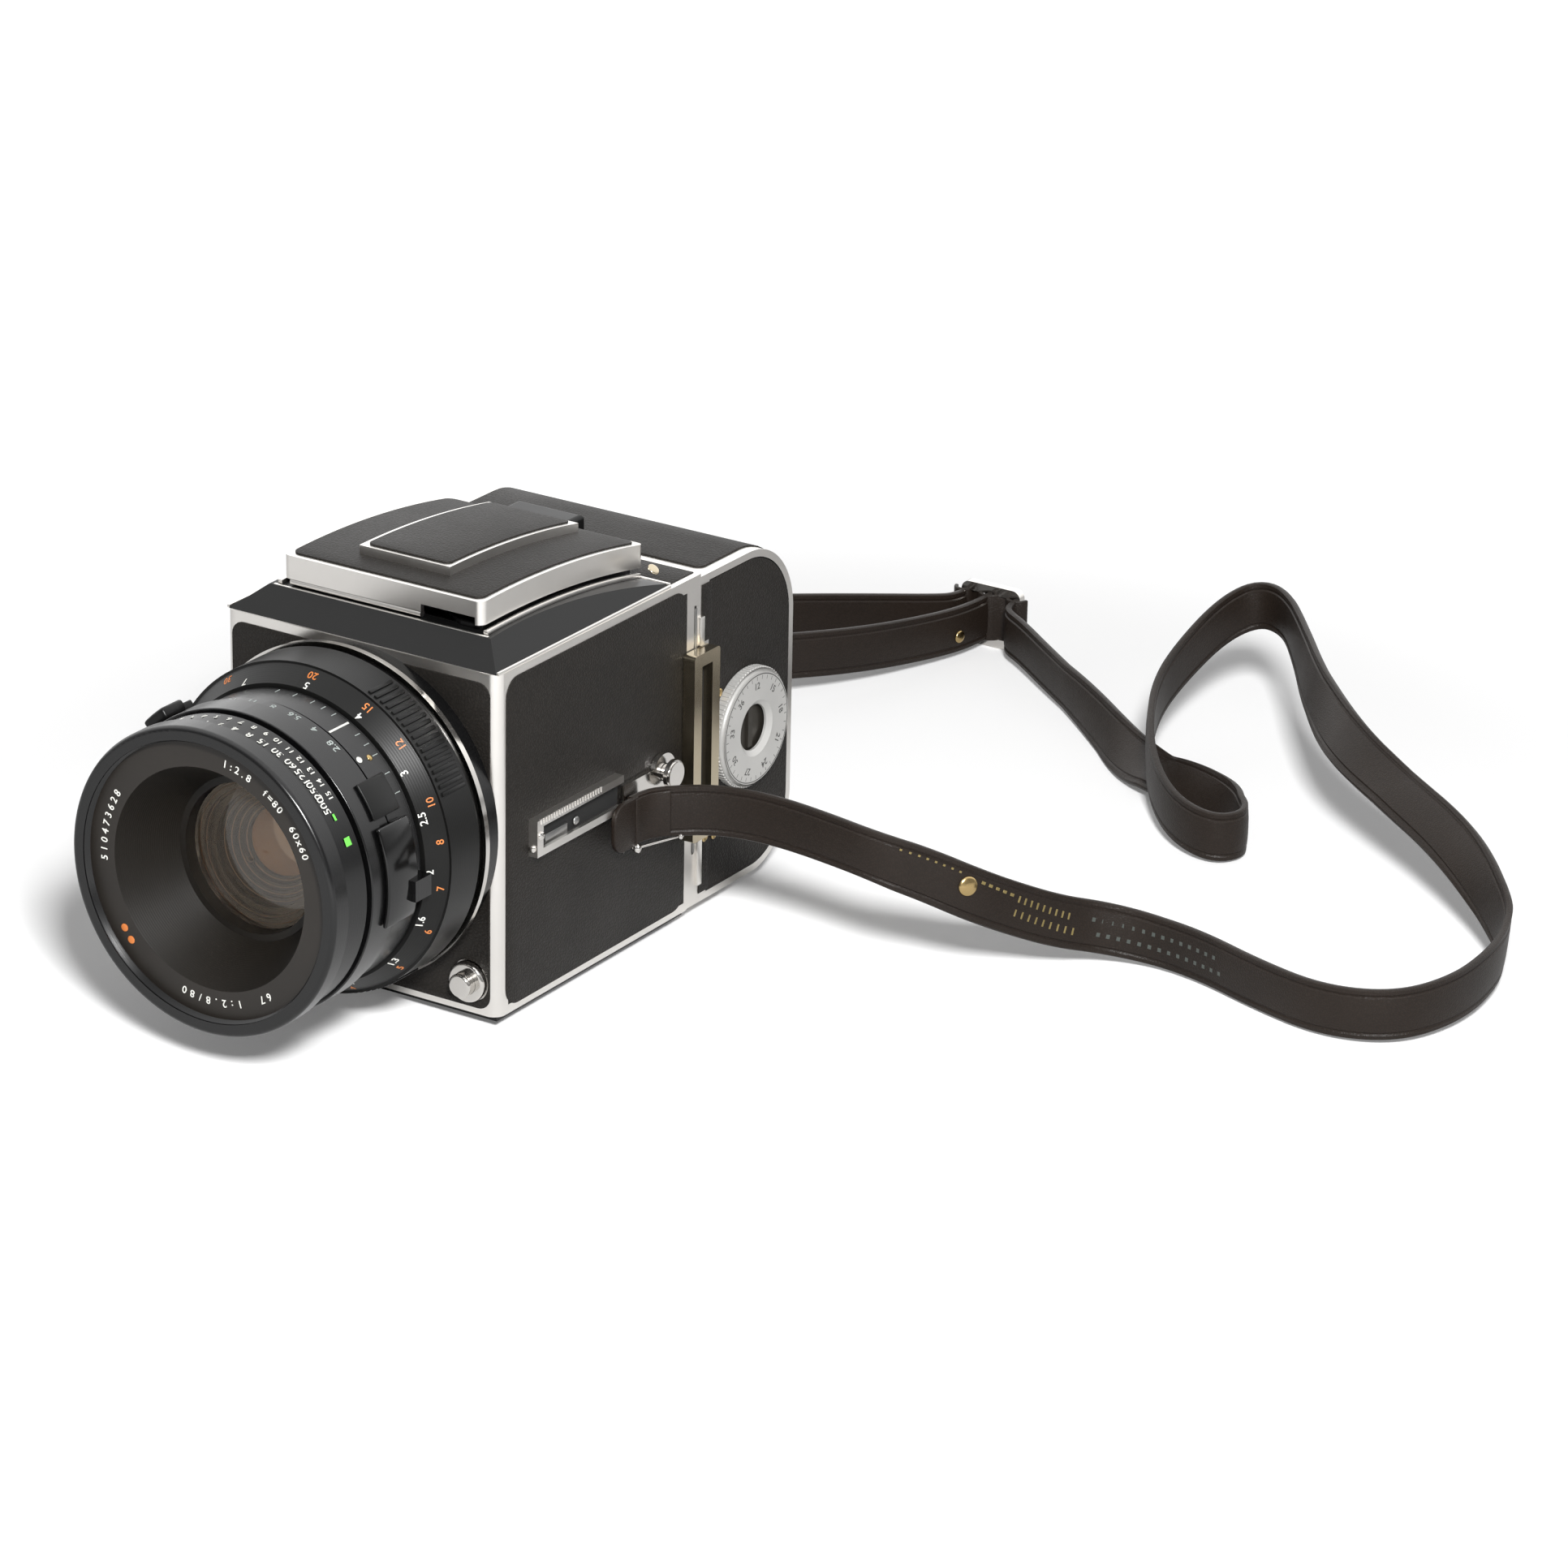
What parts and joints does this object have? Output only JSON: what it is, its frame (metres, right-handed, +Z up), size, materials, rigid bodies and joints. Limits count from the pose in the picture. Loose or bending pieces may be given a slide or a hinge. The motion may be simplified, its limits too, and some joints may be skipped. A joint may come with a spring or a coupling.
{
  "type": "medium format camera",
  "caption": "Box-shaped medium format film camera with large lens, folding waist-level finder, film magazine, winding crank and a flat neck strap lying beside it.",
  "frame": {"origin": "mouth of the tripod socket, in the plane that the tripod plate rests on", "axes": "+Z up, -Y along the lens axis towards the front, +X towards the side with the accessory rail and dark slide"},
  "size_m": [0.2966, 0.3405, 0.1026],
  "materials": {
    "satin_chrome_shell": "satin chrome trim",
    "body_leather": "fine grained leatherette",
    "black_enamel": "stoved black enamel",
    "bright_chrome": "polished chrome",
    "ground_glass": "ground",
    "mirror_silver": "front silvered",
    "steel": "rolled",
    "brass": "cut",
    "black_plastic": "moulded",
    "hood_enamel": "satin enamel and leatherette",
    "clear_glass": "polished",
    "satin_aluminium": "fine blasted",
    "film_base": "film",
    "black_anodised": "black anodised",
    "coated_glass": "amber coated",
    "strap_leather": "dark harness leather"
  },
  "bodies": {
    "camera": {"body_shell": "satin_chrome_shell", "left_leather": "body_leather", "right_leather": "body_leather", "front_leather": "body_leather", "base_plate": "black_enamel", "tripod_plate": "bright_chrome", "tripod_socket": "bright_chrome", "mirror_box": "black_enamel", "lens_mount": "bright_chrome", "accessory_rail": "black_enamel", "strap_lugs": "bright_chrome", "release_collar": "bright_chrome", "finder_base": "black_enamel", "focusing_screen": "ground_glass", "magazine_front": "satin_chrome_shell", "magazine_shell": "satin_chrome_shell", "rear_barrel": "bright_chrome", "strap_long": "strap_leather", "strap_front": "strap_leather", "strap_back": "strap_leather", "strap_buckle": "bright_chrome", "strap_clips": "bright_chrome"},
    "mirror": {"mirror_frame": "black_enamel", "mirror_glass": "mirror_silver"},
    "upper_flap": {"upper_flap": "black_enamel"},
    "lower_flap": {"lower_flap": "black_enamel"},
    "release_button": {"release_button": "bright_chrome"},
    "lens_release_button": {"lens_release_button": "bright_chrome"},
    "winding_crank": {"winding_shaft": "steel", "winding_gear": "brass", "crank_disc": "bright_chrome"},
    "crank_arm": {"crank_arm": "bright_chrome"},
    "crank_knob": {"crank_knob": "black_plastic"},
    "transport_gear": {"transport_gear": "brass"},
    "hood_lid": {"hood_lid": "hood_enamel"},
    "right_wall": {"right_wall": "black_enamel"},
    "left_wall": {"left_wall": "black_enamel"},
    "rear_wall": {"rear_wall": "black_enamel"},
    "magnifier": {"magnifier_arm": "black_enamel", "magnifier_lens": "clear_glass"},
    "dark_slide": {"dark_slide": "steel", "slide_handle": "bright_chrome"},
    "magazine_catch": {"magazine_catch": "black_plastic"},
    "film_insert": {"insert_frame": "steel", "insert_panel": "body_leather", "pressure_plate": "steel", "film": "film_base"},
    "dial_ring": {"dial_ring": "satin_aluminium"},
    "dial_key": {"dial_key": "black_enamel"},
    "supply_spool": {"supply_spool": "black_plastic"},
    "takeup_spool": {"takeup_spool": "black_plastic"},
    "film_crank": {"film_crank": "bright_chrome"},
    "focus_ring": {"focus_ring": "black_anodised"},
    "front_unit": {"front_barrel": "black_anodised", "front_bezel": "black_anodised", "lens_glass": "coated_glass", "iris_blades": "steel"},
    "aperture_ring": {"aperture_ring": "black_anodised"},
    "shutter_ring": {"shutter_ring": "black_anodised"},
    "preview_lever": {"preview_lever": "black_anodised"}
  },
  "joints": [
    {"name": "mirror_lift", "type": "hinge", "parent": "camera", "child": "mirror", "pos_m": [0, 0.033, 0.0805], "axis": [-1, 0, 0], "range_deg": [0, 45]},
    {"name": "upper_flap_swing", "type": "hinge", "parent": "camera", "child": "upper_flap", "pos_m": [0, 0.0358, 0.0775], "axis": [-1, 0, 0], "range_deg": [0, 90]},
    {"name": "lower_flap_swing", "type": "hinge", "parent": "camera", "child": "lower_flap", "pos_m": [0, 0.0358, 0.017], "axis": [1, 0, 0], "range_deg": [0, 90]},
    {"name": "release_press", "type": "slide", "parent": "camera", "child": "release_button", "axis": [0, 1, 0], "range_m": [0, 0.003], "stiffness_N_per_m": 300, "springref_m": -0.003},
    {"name": "lens_release_press", "type": "slide", "parent": "camera", "child": "lens_release_button", "axis": [0, 1, 0], "range_m": [0, 0.002], "stiffness_N_per_m": 300, "springref_m": -0.003},
    {"name": "crank_turn", "type": "hinge", "parent": "camera", "child": "winding_crank", "pos_m": [-0.04, -0.012, 0.045], "axis": [1, 0, 0], "range_deg": [0, 360]},
    {"name": "crank_unfold", "type": "hinge", "parent": "winding_crank", "child": "crank_arm", "pos_m": [-0.04535, -0.0215, 0.045], "axis": [0, 0, 1], "range_deg": [0, 180]},
    {"name": "crank_knob_spin", "type": "hinge", "parent": "crank_arm", "child": "crank_knob", "pos_m": [-0.04535, -0.0056, 0.045], "axis": [1, 0, 0], "continuous": true},
    {"name": "transport_turn", "type": "hinge", "parent": "camera", "child": "transport_gear", "pos_m": [-0.034, 0.014, 0.045], "axis": [1, 0, 0], "range_deg": [-309, 0]},
    {"name": "hood_open", "type": "hinge", "parent": "camera", "child": "hood_lid", "pos_m": [0, -0.03065, 0.0934], "axis": [1, 0, 0], "range_deg": [0, 90]},
    {"name": "right_wall_rise", "type": "hinge", "parent": "camera", "child": "right_wall", "pos_m": [0.026, 0, 0.093], "axis": [0, 1, 0], "range_deg": [0, 90]},
    {"name": "left_wall_rise", "type": "hinge", "parent": "camera", "child": "left_wall", "pos_m": [-0.026, 0, 0.093], "axis": [0, -1, 0], "range_deg": [0, 90]},
    {"name": "rear_wall_rise", "type": "hinge", "parent": "camera", "child": "rear_wall", "pos_m": [0, 0.0295, 0.093], "axis": [-1, 0, 0], "range_deg": [0, 90]},
    {"name": "magnifier_swing", "type": "hinge", "parent": "hood_lid", "child": "magnifier", "pos_m": [0, -0.0075, 0.09545], "axis": [1, 0, 0], "range_deg": [-90, 0]},
    {"name": "dark_slide_pull", "type": "slide", "parent": "camera", "child": "dark_slide", "axis": [1, 0, 0], "range_m": [0, 0.06]},
    {"name": "magazine_catch_push", "type": "slide", "parent": "camera", "child": "magazine_catch", "axis": [1, 0, 0], "range_m": [0, 0.003], "stiffness_N_per_m": 300, "springref_m": -0.003},
    {"name": "insert_pull", "type": "slide", "parent": "camera", "child": "film_insert", "axis": [1, 0, 0], "range_m": [0, 0.06]},
    {"name": "dial_ring_turn", "type": "hinge", "parent": "film_insert", "child": "dial_ring", "pos_m": [0.04, 0.062, 0.0427], "axis": [1, 0, 0], "continuous": true},
    {"name": "dial_key_turn", "type": "hinge", "parent": "film_insert", "child": "dial_key", "pos_m": [0.04, 0.062, 0.0427], "axis": [1, 0, 0], "range_deg": [0, 90]},
    {"name": "supply_spool_turn", "type": "hinge", "parent": "film_insert", "child": "supply_spool", "pos_m": [0, 0.065, 0.0215], "axis": [-1, 0, 0], "continuous": true},
    {"name": "takeup_spool_turn", "type": "hinge", "parent": "film_insert", "child": "takeup_spool", "pos_m": [0, 0.065, 0.0695], "axis": [-1, 0, 0], "continuous": true},
    {"name": "film_crank_turn", "type": "hinge", "parent": "camera", "child": "film_crank", "pos_m": [-0.04, 0.065, 0.0695], "axis": [-1, 0, 0], "continuous": true},
    {"name": "focus_turn", "type": "hinge", "parent": "camera", "child": "focus_ring", "pos_m": [0, -0.055, 0.0481], "axis": [0, 1, 0], "range_deg": [0, 270]},
    {"name": "focus_travel", "type": "slide", "parent": "camera", "child": "front_unit", "axis": [0, -1, 0], "range_m": [0, 0.008]},
    {"name": "aperture_turn", "type": "hinge", "parent": "front_unit", "child": "aperture_ring", "pos_m": [0, -0.08, 0.0481], "axis": [0, 1, 0], "range_deg": [0, 60]},
    {"name": "shutter_turn", "type": "hinge", "parent": "front_unit", "child": "shutter_ring", "pos_m": [0, -0.09, 0.0481], "axis": [0, 1, 0], "range_deg": [0, 100]},
    {"name": "preview_press", "type": "hinge", "parent": "front_unit", "child": "preview_lever", "pos_m": [0, -0.068, 0.0481], "axis": [0, 1, 0], "range_deg": [0, 20]}
  ],
  "couplings": [
    {"joint": "upper_flap_swing", "follows": "mirror_lift", "ratio": 2},
    {"joint": "lower_flap_swing", "follows": "mirror_lift", "ratio": 2},
    {"joint": "transport_turn", "follows": "crank_turn", "ratio": -0.85714},
    {"joint": "right_wall_rise", "follows": "hood_open", "ratio": 1},
    {"joint": "left_wall_rise", "follows": "hood_open", "ratio": 1},
    {"joint": "rear_wall_rise", "follows": "hood_open", "ratio": 1},
    {"joint": "magnifier_swing", "follows": "hood_open", "ratio": -1},
    {"joint": "film_crank_turn", "follows": "takeup_spool_turn", "ratio": 1},
    {"joint": "supply_spool_turn", "follows": "takeup_spool_turn", "ratio": 1},
    {"joint": "focus_travel", "follows": "focus_turn", "m_per_rad": 0.0016976}
  ]
}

----------------

Every line of the listing that holds "bodies" should be found and copied.

What parts and joints does this object have? Output only JSON: what it is, its frame (metres, right-handed, +Z up), size, materials, rigid bodies and joints. Limits count from the pose in the picture. Loose or bending pieces may be given a slide or a hinge. The motion may be simplified, its limits too, and some joints may be skipped. A joint may come with a spring or a coupling.
  "bodies": {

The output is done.